Yes, with one tweak: it's because I find the person sexually attractive. It's not the kind of attractive that urges me to start "socializing" with the person, for example; "trust", "friendship" etc are not my first impressions. My first impression is that I'm horny as heck.

> That would quickly lead us to classifying 90% of everything on the internet as sexual, as there is a wide range of stuff that makes people aroused, like people having sexual attraction to cars.

I'm confused by your repeated allusion to "sexually aroused by cars"; I've never heard of that. Other than that however, 90% of everything everywhere (not just on the internet) is sexual. Absolutely everything is advertized with attractive women (clad to various levels of decency, dependent on the medium), precisely because sex is the #1 drive for men, and so "sex sells" (to men). It may be subliminal, or it may be "in your face", but a huge proportion of all ads is sexual.

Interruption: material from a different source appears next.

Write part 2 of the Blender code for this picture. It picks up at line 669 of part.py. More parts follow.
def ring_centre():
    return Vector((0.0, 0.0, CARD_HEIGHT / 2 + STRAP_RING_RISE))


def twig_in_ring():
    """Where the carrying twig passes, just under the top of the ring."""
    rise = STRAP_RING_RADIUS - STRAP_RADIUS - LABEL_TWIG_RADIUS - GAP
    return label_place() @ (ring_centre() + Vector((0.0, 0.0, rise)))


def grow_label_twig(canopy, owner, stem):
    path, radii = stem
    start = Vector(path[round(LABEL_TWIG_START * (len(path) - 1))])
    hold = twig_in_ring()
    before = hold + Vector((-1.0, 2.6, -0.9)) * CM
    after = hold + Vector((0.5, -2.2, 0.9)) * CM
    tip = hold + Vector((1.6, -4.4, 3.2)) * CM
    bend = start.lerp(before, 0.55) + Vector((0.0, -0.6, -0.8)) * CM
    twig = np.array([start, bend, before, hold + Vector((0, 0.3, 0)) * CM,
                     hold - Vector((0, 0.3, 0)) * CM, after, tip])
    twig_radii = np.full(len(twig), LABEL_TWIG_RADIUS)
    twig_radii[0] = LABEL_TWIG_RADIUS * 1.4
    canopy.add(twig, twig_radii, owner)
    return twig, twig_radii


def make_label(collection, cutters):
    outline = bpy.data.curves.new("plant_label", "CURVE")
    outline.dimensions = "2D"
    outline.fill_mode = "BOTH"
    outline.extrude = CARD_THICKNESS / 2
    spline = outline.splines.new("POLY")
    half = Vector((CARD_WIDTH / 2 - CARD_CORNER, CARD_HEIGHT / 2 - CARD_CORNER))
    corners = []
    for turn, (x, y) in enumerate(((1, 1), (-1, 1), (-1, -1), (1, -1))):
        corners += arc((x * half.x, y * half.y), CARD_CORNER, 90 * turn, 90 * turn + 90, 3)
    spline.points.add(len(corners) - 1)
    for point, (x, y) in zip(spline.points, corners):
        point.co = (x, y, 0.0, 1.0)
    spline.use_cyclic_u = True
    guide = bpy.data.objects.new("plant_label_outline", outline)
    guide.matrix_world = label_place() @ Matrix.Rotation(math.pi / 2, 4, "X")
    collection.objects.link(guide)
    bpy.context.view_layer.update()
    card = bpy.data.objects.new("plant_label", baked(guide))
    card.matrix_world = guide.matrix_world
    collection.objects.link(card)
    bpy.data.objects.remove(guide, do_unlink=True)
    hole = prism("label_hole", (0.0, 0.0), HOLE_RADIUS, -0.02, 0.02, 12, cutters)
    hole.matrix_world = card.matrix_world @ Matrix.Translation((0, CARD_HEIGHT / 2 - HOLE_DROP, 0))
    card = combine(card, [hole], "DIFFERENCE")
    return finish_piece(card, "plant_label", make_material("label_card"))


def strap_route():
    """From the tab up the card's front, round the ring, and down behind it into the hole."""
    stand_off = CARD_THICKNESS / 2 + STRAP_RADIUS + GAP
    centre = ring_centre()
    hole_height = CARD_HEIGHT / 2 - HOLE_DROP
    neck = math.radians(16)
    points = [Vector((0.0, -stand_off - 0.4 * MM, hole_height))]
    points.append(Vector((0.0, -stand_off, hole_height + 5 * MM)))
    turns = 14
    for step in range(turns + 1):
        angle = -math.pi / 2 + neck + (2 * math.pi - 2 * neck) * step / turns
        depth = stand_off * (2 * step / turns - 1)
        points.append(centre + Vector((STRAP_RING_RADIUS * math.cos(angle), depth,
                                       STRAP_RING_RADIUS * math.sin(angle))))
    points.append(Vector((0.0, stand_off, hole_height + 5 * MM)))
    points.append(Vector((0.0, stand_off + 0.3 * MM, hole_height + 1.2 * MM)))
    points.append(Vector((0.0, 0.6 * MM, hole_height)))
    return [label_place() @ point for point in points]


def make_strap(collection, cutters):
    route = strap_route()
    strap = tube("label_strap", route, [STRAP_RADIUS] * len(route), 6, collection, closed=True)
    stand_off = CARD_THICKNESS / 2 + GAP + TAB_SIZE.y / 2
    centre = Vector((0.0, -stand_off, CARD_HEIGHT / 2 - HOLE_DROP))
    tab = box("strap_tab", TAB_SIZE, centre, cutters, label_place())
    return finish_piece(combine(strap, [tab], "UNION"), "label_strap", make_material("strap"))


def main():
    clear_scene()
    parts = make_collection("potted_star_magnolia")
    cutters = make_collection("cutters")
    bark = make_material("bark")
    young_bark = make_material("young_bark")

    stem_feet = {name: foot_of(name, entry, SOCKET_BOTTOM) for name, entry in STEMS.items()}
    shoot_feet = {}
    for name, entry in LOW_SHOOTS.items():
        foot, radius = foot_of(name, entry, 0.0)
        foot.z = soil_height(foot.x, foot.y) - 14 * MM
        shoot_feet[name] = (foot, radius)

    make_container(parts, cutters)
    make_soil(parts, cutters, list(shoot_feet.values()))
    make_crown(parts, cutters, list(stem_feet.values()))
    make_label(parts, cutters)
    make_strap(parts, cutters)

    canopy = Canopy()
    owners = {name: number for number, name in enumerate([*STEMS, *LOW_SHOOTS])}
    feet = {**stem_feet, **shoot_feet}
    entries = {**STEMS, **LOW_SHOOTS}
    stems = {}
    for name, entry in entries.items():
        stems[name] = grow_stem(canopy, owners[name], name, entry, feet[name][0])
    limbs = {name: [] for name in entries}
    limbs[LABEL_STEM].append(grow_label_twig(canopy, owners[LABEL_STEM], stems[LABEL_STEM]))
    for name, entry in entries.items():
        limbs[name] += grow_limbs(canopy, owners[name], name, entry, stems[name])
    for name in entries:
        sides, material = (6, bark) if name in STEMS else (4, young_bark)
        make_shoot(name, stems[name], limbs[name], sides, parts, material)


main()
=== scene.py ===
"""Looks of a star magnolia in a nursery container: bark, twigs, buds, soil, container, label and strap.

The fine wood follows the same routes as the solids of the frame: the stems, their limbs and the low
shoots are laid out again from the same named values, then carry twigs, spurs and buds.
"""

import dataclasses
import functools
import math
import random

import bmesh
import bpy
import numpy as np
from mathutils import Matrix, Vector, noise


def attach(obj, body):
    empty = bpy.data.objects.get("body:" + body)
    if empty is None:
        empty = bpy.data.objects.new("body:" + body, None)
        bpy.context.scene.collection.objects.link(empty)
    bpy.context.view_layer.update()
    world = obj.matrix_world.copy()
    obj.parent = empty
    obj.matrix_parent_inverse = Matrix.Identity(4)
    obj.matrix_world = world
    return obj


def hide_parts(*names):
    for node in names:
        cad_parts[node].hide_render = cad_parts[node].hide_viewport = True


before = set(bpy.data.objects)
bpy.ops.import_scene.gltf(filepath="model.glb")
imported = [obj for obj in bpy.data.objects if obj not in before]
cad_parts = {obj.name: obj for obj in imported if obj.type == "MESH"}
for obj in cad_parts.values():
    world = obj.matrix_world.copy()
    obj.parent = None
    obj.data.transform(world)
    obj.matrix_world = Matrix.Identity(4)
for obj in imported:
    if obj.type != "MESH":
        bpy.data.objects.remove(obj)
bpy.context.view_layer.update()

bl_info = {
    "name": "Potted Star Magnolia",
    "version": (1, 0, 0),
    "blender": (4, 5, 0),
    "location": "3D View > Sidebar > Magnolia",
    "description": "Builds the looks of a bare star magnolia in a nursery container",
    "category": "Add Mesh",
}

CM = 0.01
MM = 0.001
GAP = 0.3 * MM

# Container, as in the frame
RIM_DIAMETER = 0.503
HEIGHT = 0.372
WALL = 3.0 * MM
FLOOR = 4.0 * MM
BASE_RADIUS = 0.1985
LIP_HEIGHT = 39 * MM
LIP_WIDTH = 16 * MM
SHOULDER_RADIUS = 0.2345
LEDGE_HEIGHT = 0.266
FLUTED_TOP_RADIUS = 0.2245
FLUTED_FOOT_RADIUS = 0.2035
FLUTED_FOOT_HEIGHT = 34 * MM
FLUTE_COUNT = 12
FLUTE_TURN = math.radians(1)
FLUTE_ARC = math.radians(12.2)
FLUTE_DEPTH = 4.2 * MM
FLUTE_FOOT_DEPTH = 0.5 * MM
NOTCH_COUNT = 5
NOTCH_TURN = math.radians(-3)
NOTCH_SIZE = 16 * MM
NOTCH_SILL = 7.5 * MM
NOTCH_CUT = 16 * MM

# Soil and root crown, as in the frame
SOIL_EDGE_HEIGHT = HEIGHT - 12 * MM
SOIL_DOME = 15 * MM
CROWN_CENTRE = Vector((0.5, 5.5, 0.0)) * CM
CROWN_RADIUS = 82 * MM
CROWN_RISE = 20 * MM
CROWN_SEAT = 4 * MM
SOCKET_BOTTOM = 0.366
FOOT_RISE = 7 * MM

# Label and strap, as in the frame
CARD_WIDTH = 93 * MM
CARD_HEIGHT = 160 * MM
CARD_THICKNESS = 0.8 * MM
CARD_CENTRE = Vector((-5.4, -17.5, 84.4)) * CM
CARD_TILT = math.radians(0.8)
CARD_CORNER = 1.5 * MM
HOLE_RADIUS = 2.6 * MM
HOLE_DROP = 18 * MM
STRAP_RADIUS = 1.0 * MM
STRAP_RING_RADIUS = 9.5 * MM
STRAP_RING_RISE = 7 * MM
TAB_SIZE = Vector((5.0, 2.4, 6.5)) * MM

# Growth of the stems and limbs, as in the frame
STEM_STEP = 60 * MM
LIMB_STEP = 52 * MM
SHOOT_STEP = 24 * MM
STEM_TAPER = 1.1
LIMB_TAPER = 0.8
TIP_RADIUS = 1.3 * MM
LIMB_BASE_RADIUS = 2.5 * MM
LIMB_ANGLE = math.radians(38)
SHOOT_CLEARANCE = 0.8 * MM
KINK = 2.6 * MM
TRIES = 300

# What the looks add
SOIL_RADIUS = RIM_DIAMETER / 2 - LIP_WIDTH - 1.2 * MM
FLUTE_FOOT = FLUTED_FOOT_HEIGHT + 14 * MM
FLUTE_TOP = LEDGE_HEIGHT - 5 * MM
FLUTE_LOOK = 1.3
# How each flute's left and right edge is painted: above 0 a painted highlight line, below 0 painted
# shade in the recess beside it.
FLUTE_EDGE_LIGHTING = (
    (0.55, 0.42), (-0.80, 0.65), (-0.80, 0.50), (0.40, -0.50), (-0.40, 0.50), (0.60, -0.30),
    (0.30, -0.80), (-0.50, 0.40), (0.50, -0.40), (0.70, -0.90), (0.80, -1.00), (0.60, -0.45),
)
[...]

> Maybe being able to discern our own perspectives and sexual preferences from a wider labeling of content might be beneficial?

Oh definitely. I have absolutely no personal interest in the "content labeling" debate, as I've not been a consumer for several years now. It's just the fine article's qualification of the picture -- which the author tried to use as a representative, for driving the point home, IIUC -- that I disagreed with.

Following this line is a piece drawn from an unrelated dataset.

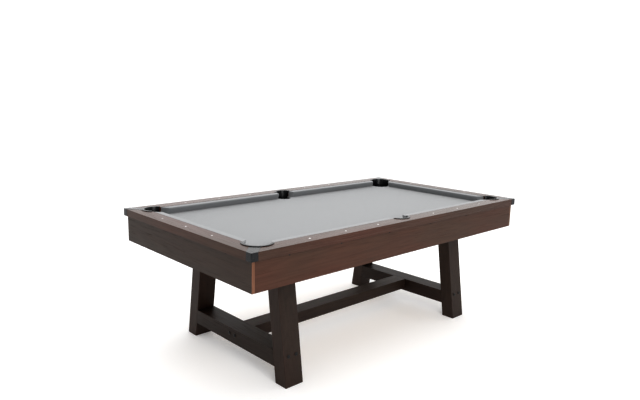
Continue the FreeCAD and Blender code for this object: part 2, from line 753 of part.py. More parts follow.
def long_stretcher_bolts():
    length = LONG_BOLT_TO_NUT + NUT_RADIUS
    bolts = []
    for end in (-1, 1):
        for start in long_bolt_starts():
            bolt = headed_bolt(start, Vector(-1, 0, 0), BOLT_HEAD_RADIUS, BOLT_HEAD_HEIGHT, length)
            bolts.append(flipped(bolt, end, 1))
    return bolts


def leg_bolts():
    """Upright bolts, sunk in the leg beams, that hold the legs."""
    seat = BED_BOTTOM - SMALL_HEAD_HEIGHT
    bolts = []
    for spot in leg_beam_bolt_spots():
        start = Vector(spot.x, spot.y, seat)
        length = seat - spot.z + NUT_RADIUS
        bolts.append(
            headed_bolt(start, Vector(0, 0, -1), SMALL_HEAD_RADIUS, SMALL_HEAD_HEIGHT, length)
        )
    return in_each_corner(bolts)


def barrel_nuts():
    """Steel cylinders in the wood, each tapped across for its bolt."""
    nuts = []
    for (start, inward), spot in zip(frame_bolt_places(), frame_nut_spots()):
        shank = rod(start, inward, BOLT_RADIUS, FRAME_BOLT_TO_NUT + NUT_RADIUS + 1)
        nuts.append(upright_nut(spot).cut(shank))
    for spot in leg_beam_bolt_spots():
        low = spot - Vector(0, NUT_LENGTH / 2, 0)
        shank = upright(spot.x, spot.y, spot.z - NUT_RADIUS - 1, spot.z + NUT_LENGTH, BOLT_RADIUS)
        nuts.append(rod(low, Vector(0, 1, 0), NUT_RADIUS, NUT_LENGTH).cut(shank))
    nuts = in_each_corner(nuts)
    for end in (-1, 1):
        for start, spot in zip(long_bolt_starts(), long_nut_spots()):
            shank = rod(start, Vector(-1, 0, 0), BOLT_RADIUS, LONG_BOLT_TO_NUT + NUT_RADIUS + 1)
            nuts.append(flipped(upright_nut(spot).cut(shank), end, 1))
    return nuts


def rail_bolts():
    length = BED_THICKNESS + CLOTH_THICKNESS + RAIL_BOLT_REACH
    return [
        headed_bolt(Vector(x, y, BED_BOTTOM), Vector(0, 0, 1), SMALL_HEAD_RADIUS,
                    SMALL_HEAD_HEIGHT, length)
        for x, y in RAIL_BOLT_PLACES
    ]


def rail_inserts():
    """Threaded sleeves in the undersides of the rails."""
    return [
        upright(x, y, CLOTH_TOP, CLOTH_TOP + INSERT_LENGTH, INSERT_RADIUS).cut(
            upright(x, y, CLOTH_TOP - 1, CLOTH_TOP + INSERT_LENGTH + 1, BOLT_RADIUS))
        for x, y in RAIL_BOLT_PLACES
    ]


def wood_screw(start, inward, length):
    head = rod(start - inward * WOOD_SCREW_HEAD_HEIGHT, inward,
               WOOD_SCREW_HEAD_RADIUS, WOOD_SCREW_HEAD_HEIGHT)
    return head.fuse(rod(start, inward, WOOD_SCREW_RADIUS, length)).removeSplitter()


def bracket_screw_spots():
    """Heads and directions of the screws in the bracket at the back right."""
    middle = BRACKET_THICKNESS + (BRACKET_LEG - BRACKET_THICKNESS) / 2
    half = BRACKET_SCREW_SPACING / 2
    spots = []
    for s in (-1, 1):
        x = LEG_CENTRE_X + s * half
        under = Vector(x, BED_Y - middle, BEAM_BOTTOM - BRACKET_THICKNESS)
        spots.append((under, Vector(0, 0, 1)))
        against = Vector(x, BED_Y - BRACKET_THICKNESS, BEAM_BOTTOM - middle)
        spots.append((against, Vector(0, 1, 0)))
    return spots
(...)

Also, my English could be failing me here (I'm not a native speaker): you seem to use "sexual" and "arousing" as two (at least somewhat) orthogonal concepts. To me, they mean the same thing: "stuff that makes me horny". If I cared about cars, I guess I might call some cars "exciting", but that's not "arousing". Arousal implies excitement, but not the other way around, in my vocabulary.

That’s saying something about you. It doesn’t say anything about the photo.
You can't characterize a photo without accounting for the reaction it generates in its viewership.
Of course you can. Viewer reaction is difficult to predict, and exists as a spectrum. Even the same person will have different reactions at different times based on their mood and what else they've been looking at.